• Problem requirements: Quote, please, the line with "rails = [rail", the line with "obj.parent = empty", and every line between them, exactly and with nothing else.

• Data provided:

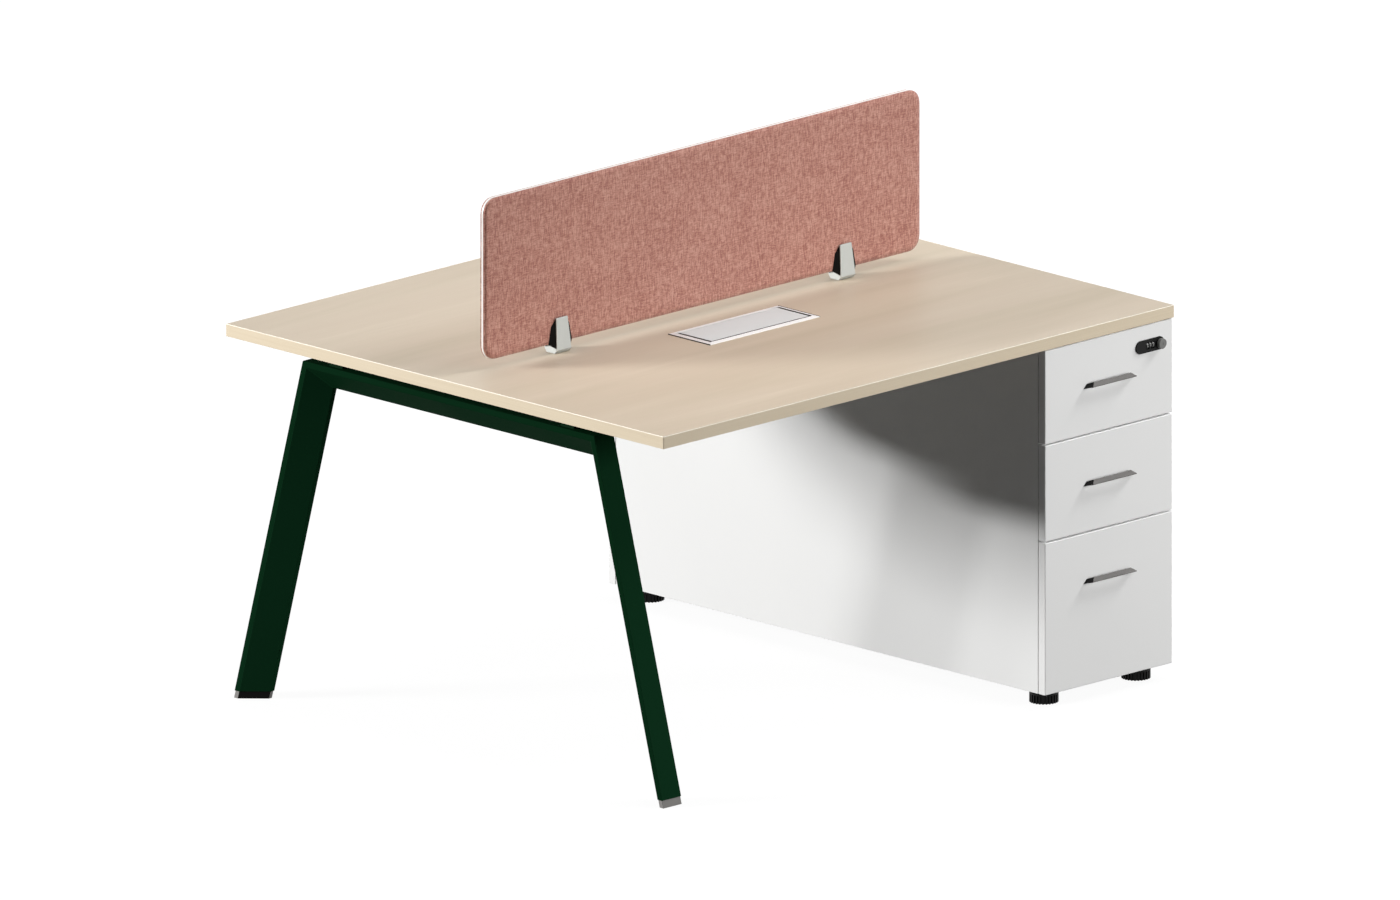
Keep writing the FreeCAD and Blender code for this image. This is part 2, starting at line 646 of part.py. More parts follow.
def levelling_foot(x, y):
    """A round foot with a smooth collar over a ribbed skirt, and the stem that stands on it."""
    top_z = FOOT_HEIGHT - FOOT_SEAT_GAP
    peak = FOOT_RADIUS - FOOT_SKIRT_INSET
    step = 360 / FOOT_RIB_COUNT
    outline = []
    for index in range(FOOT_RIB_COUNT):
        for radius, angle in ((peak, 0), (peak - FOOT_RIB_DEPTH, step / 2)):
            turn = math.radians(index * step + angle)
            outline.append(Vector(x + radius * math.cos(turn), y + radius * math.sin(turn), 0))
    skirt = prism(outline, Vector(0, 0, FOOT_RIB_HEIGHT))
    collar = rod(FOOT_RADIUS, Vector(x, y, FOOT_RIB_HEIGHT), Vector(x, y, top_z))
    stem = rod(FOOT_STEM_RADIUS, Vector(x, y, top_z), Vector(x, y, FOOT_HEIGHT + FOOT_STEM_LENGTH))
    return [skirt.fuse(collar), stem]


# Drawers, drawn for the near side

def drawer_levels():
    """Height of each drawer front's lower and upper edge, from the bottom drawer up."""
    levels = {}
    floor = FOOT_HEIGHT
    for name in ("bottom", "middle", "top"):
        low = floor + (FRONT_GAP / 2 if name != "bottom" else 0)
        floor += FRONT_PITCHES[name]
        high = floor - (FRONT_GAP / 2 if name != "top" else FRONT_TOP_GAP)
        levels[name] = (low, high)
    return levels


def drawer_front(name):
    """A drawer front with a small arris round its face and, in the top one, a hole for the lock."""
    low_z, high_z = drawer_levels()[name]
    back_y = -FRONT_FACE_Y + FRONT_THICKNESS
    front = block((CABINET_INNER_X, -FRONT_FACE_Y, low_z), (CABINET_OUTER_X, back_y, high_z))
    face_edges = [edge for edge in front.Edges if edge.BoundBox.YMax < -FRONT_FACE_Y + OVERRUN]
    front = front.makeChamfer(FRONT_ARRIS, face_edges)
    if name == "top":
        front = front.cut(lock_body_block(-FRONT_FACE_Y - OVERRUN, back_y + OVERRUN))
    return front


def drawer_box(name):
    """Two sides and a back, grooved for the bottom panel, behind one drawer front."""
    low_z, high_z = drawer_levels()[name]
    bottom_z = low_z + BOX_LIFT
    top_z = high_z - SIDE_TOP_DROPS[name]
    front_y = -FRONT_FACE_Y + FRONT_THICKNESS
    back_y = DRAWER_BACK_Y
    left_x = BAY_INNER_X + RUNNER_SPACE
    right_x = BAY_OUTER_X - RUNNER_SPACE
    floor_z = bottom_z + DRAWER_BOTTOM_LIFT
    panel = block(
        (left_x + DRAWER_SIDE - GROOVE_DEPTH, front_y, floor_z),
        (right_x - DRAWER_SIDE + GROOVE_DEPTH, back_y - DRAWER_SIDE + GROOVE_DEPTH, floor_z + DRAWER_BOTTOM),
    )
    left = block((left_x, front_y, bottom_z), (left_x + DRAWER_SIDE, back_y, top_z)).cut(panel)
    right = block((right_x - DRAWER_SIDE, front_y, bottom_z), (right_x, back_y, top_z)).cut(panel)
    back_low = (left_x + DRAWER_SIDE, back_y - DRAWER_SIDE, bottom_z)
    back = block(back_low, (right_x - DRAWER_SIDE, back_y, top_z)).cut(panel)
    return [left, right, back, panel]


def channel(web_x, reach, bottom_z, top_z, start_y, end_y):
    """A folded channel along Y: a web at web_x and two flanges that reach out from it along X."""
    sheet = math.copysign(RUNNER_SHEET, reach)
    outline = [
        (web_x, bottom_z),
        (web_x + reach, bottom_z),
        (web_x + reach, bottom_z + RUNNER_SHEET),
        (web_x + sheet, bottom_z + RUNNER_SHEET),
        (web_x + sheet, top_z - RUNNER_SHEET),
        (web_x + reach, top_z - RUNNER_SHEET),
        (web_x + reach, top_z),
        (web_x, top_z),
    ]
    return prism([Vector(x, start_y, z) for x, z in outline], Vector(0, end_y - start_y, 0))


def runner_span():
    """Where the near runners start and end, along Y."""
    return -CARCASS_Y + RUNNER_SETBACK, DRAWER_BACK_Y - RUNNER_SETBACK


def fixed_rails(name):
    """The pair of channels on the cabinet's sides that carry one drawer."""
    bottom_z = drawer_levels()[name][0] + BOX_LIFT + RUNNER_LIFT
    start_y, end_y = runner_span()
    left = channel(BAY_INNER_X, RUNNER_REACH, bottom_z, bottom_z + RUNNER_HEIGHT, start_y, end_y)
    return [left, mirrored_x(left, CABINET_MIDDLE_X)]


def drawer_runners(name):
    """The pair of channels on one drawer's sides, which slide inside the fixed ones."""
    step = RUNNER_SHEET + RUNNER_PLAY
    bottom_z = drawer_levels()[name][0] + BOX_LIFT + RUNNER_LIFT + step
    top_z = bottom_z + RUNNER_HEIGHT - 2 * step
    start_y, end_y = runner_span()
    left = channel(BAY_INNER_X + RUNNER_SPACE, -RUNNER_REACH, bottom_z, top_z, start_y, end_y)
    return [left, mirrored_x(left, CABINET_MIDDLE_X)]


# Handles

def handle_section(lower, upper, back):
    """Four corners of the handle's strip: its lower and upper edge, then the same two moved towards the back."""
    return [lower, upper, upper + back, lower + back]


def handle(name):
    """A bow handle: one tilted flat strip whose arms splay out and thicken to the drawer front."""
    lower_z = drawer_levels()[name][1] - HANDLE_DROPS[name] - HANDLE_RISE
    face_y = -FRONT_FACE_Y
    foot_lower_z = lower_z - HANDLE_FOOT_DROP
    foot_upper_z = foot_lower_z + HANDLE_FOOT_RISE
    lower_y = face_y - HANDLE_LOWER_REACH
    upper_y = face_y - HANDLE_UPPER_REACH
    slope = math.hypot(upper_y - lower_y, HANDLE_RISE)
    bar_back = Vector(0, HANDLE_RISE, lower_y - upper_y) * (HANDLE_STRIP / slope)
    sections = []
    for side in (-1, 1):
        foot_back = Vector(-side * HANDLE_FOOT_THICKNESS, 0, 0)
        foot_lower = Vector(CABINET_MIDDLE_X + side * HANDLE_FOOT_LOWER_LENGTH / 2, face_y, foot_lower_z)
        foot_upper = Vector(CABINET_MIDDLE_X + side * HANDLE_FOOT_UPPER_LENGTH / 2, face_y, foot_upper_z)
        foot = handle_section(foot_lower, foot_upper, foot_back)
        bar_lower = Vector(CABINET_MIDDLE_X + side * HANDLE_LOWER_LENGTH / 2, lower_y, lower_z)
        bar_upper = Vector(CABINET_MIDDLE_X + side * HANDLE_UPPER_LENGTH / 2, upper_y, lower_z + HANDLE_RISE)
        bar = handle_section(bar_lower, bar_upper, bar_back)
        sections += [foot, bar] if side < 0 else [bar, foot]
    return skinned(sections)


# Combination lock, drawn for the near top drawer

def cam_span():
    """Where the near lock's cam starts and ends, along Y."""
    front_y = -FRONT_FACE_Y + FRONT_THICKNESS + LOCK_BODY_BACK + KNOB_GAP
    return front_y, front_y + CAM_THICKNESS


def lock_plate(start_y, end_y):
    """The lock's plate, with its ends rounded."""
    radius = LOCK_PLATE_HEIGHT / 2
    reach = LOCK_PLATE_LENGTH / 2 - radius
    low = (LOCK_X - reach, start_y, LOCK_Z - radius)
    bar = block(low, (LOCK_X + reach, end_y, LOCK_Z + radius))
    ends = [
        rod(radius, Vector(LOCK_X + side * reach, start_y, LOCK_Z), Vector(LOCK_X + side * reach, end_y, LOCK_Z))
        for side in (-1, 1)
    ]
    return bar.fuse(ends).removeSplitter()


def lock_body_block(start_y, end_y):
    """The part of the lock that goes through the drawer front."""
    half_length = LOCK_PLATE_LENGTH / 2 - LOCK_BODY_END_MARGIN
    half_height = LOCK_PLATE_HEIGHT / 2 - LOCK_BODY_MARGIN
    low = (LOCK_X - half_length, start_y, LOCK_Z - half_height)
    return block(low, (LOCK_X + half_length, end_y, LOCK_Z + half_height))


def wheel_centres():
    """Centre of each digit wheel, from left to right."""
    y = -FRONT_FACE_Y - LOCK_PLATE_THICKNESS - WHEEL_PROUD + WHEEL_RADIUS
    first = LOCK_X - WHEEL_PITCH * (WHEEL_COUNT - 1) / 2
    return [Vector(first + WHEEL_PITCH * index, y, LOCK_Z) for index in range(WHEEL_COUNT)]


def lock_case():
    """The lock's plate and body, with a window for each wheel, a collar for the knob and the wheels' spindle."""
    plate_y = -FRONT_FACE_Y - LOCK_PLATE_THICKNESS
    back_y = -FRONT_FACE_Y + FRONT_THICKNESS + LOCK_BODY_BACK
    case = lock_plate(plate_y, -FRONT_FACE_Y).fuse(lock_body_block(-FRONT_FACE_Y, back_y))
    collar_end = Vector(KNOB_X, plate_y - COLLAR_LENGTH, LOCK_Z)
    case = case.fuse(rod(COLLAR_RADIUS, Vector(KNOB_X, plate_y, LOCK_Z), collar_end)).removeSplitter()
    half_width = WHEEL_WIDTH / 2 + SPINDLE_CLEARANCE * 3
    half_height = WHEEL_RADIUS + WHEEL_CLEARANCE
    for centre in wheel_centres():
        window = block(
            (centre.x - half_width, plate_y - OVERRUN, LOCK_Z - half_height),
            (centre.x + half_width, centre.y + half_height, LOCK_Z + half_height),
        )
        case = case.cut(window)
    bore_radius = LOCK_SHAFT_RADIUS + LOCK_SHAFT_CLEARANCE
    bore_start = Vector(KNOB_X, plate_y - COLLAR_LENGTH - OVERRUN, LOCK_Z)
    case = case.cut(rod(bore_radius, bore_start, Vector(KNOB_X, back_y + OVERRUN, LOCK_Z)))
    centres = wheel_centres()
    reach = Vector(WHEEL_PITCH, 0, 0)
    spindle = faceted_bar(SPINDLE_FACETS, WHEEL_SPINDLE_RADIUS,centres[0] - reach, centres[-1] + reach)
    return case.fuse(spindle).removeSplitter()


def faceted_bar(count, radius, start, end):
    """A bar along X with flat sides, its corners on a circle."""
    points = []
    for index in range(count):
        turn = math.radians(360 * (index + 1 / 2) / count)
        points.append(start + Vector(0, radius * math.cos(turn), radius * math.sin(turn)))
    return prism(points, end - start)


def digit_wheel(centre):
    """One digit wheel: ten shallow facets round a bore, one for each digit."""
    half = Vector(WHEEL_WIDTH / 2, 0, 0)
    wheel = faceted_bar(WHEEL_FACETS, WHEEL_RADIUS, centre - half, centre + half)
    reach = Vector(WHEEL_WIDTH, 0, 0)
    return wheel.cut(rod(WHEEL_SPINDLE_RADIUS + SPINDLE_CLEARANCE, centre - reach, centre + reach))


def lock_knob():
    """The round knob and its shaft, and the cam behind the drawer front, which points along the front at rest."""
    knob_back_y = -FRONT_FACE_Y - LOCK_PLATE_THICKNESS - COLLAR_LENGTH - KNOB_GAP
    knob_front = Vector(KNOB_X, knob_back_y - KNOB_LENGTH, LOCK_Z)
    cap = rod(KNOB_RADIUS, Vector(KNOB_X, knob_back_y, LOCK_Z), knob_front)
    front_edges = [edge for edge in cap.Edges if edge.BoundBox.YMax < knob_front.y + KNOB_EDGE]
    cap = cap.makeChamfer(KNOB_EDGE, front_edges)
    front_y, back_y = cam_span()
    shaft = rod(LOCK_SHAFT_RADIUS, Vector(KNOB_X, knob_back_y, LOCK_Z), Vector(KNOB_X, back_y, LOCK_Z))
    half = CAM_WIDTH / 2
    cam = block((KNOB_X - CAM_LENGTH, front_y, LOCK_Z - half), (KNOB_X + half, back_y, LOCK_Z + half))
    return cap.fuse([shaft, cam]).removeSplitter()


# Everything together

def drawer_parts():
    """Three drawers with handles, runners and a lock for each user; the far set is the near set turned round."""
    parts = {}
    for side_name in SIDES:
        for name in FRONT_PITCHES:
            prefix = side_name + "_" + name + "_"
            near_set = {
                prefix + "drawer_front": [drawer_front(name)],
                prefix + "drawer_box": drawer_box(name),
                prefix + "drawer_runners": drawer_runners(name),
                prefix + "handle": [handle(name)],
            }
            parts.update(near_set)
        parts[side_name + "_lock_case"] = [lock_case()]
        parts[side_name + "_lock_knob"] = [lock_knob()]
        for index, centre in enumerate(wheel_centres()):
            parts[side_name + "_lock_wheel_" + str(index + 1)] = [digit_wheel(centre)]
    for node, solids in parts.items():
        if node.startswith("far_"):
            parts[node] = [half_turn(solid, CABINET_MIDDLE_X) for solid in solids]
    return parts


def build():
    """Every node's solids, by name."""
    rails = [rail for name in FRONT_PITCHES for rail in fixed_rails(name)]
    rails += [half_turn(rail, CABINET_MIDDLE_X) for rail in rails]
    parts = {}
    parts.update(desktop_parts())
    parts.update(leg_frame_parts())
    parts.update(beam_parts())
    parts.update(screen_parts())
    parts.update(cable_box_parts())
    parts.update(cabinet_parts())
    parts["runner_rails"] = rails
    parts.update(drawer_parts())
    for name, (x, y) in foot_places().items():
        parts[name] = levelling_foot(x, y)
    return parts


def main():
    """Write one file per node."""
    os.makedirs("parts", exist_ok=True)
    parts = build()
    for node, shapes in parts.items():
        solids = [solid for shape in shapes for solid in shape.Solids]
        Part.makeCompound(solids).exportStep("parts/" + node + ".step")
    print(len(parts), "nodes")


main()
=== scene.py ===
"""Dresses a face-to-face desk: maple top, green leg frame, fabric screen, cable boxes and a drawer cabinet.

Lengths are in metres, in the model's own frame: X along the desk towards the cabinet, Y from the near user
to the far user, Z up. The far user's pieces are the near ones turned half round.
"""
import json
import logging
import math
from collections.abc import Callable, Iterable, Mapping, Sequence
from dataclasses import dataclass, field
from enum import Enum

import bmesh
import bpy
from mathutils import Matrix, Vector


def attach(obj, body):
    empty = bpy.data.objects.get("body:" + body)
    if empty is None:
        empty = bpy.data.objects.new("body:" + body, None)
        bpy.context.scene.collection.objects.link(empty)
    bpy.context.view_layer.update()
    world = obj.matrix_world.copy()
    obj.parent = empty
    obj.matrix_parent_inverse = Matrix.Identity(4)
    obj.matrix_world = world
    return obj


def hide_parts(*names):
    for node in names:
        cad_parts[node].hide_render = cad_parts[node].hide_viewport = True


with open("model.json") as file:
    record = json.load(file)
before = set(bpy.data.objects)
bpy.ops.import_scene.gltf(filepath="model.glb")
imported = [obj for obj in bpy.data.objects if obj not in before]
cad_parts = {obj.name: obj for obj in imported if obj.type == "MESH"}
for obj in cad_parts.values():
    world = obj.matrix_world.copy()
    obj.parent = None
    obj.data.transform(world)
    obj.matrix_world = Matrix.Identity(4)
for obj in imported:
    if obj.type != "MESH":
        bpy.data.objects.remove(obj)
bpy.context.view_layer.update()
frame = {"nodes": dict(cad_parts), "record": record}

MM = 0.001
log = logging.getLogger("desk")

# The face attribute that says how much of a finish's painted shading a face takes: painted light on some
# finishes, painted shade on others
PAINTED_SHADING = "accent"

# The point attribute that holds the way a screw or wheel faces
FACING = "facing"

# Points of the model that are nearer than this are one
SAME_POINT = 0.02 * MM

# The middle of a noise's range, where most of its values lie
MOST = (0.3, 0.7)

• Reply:
    rails = [rail for name in FRONT_PITCHES for rail in fixed_rails(name)]
    rails += [half_turn(rail, CABINET_MIDDLE_X) for rail in rails]
    parts = {}
    parts.update(desktop_parts())
    parts.update(leg_frame_parts())
    parts.update(beam_parts())
    parts.update(screen_parts())
    parts.update(cable_box_parts())
    parts.update(cabinet_parts())
    parts["runner_rails"] = rails
    parts.update(drawer_parts())
    for name, (x, y) in foot_places().items():
        parts[name] = levelling_foot(x, y)
    return parts


def main():
    """Write one file per node."""
    os.makedirs("parts", exist_ok=True)
    parts = build()
    for node, shapes in parts.items():
        solids = [solid for shape in shapes for solid in shape.Solids]
        Part.makeCompound(solids).exportStep("parts/" + node + ".step")
    print(len(parts), "nodes")


main()
=== scene.py ===
"""Dresses a face-to-face desk: maple top, green leg frame, fabric screen, cable boxes and a drawer cabinet.

Lengths are in metres, in the model's own frame: X along the desk towards the cabinet, Y from the near user
to the far user, Z up. The far user's pieces are the near ones turned half round.
"""
import json
import logging
import math
from collections.abc import Callable, Iterable, Mapping, Sequence
from dataclasses import dataclass, field
from enum import Enum

import bmesh
import bpy
from mathutils import Matrix, Vector


def attach(obj, body):
    empty = bpy.data.objects.get("body:" + body)
    if empty is None:
        empty = bpy.data.objects.new("body:" + body, None)
        bpy.context.scene.collection.objects.link(empty)
    bpy.context.view_layer.update()
    world = obj.matrix_world.copy()
    obj.parent = empty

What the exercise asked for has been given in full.